Question

From the top of a building 60 metres high, the angles of depression of the top and bottom of a tower are observed to be \( 30^\circ \) and \( 60^\circ \) respectively. Find the height of the tower.

Hint:

When using angles of depression, use the tangent function to relate the height and distance of objects.

Answer 1

Let the height of the tower be \( h \) metres. Let the distance between the building and the tower be \( x \) metres. From the problem, we have two right-angled triangles: one formed by the top of the building and the top of the tower, and another formed by the top of the building and the bottom of the tower. Triangle 1: Angle of depression of the top of the tower The angle of depression to the top of the tower is \( 30^\circ \). From the tangent function: \[ \tan(30^\circ) = \frac{60 - h}{x}. \] Since \( \tan(30^\circ) = \frac{1}{\sqrt{3}} \), we have: \[ \frac{1}{\sqrt{3}} = \frac{60 - h}{x} \quad \Rightarrow \quad x = \sqrt{3}(60 - h). \] Triangle 2: Angle of depression of the bottom of the tower The angle of depression to the bottom of the tower is \( 60^\circ \).
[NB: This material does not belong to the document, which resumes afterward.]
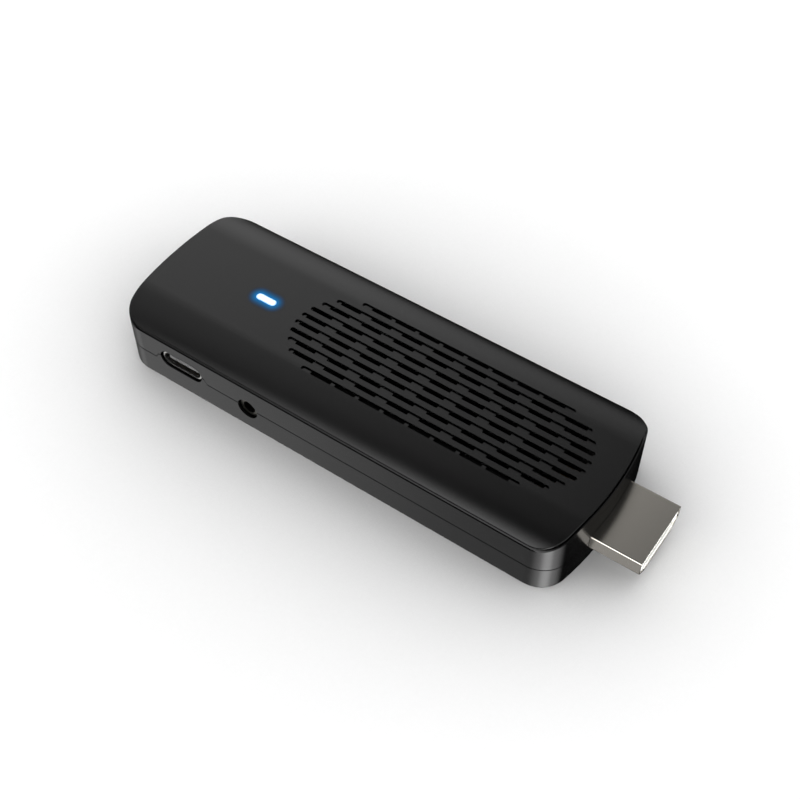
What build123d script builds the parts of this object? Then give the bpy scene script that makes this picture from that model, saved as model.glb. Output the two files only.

From the tangent function: \[ \tan(60^\circ) = \frac{60}{x}. \] Since \( \tan(60^\circ) = \sqrt{3} \), we have: \[ \sqrt{3} = \frac{60}{x} \quad \Rightarrow \quad x = \frac{60}{\sqrt{3}} = 20\sqrt{3}. \] Set up the equation for \( h \) Now substitute \( x = 20\sqrt{3} \) into the equation \( x = \sqrt{3}(60 - h) \): \[ 20\sqrt{3} = \sqrt{3}(60 - h). \] Cancel \( \sqrt{3} \) from both sides: \[ 20 = 60 - h \quad \Rightarrow \quad h = 40. \]
Conclusion: The height of the tower is \( 40 \) metres.